The company's current offer, which includes a pay hike and a more modest pension increase, would cost it about $270 million over three years. That comes to an increase of less than 2.5% a year, a great outcome given all the new plane orders pouring in to Boeing. Even matching the union's full pension demand would bump that total up to only $360 million, just about equivalent to the 3% a year many economists expect inflation to be. "Obviously, we came to the table with significant increases, but they were unwilling to compromise and didn't bargain," claims Blondin. Boeing officials deny that IAM negotiators suggested any compromises.
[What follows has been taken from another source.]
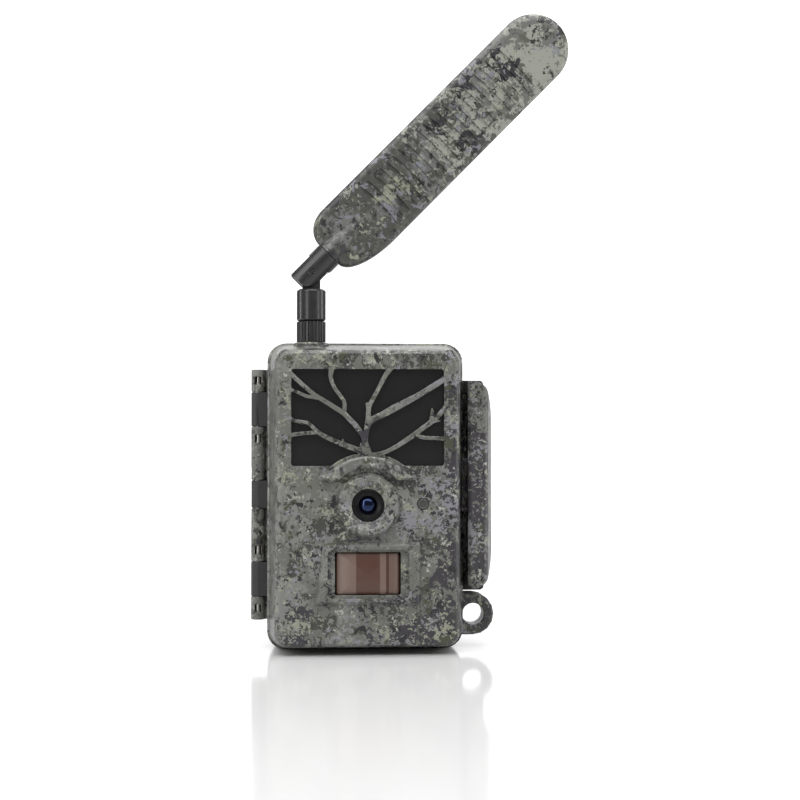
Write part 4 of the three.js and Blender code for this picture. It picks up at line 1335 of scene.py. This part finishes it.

Underlying the current standoff are the poor relations Boeing has long had with the IAM. That became clear in last-minute talks between Calhoun and Blondin just before the strike began. The two were deadlocked over yet another relatively minor issue, involving worker training. Blondin recalls asking: "I just don't understand why you always fight us." Blondin says Calhoun replied: "You just don't get it. We represent Corporate America. You represent labor. We are always going to be adversaries." Boeing says Blondin's account was taken out of context.

Whatever the exact figures, the sums causing the impasse are essentially rounding errors for a company that hauls in $54 billion in annual revenues. With any savings to Boeing soon to be eaten up in the strike's first month, what's really driving Boeing remains a mystery.

 READER COMMENTS


Corrections and Clarifications
``Boeing's strike: Go figure'' (Workplace, Sept. 26, 2005) contained a typographical error and should have read: ``The company's pension offer of $66 a month would add $16 million a year to its pension outlays.... The $80 the IAM wants would hike that by [not ``to''] $29 million a year....'' That would be 2.3% of the machinists' total wage-and-benefit expense, not 1%, as depicted in the accompanying table. [On Sept. 25, Boeing agreed to a three-year settlement of more than $270 million.]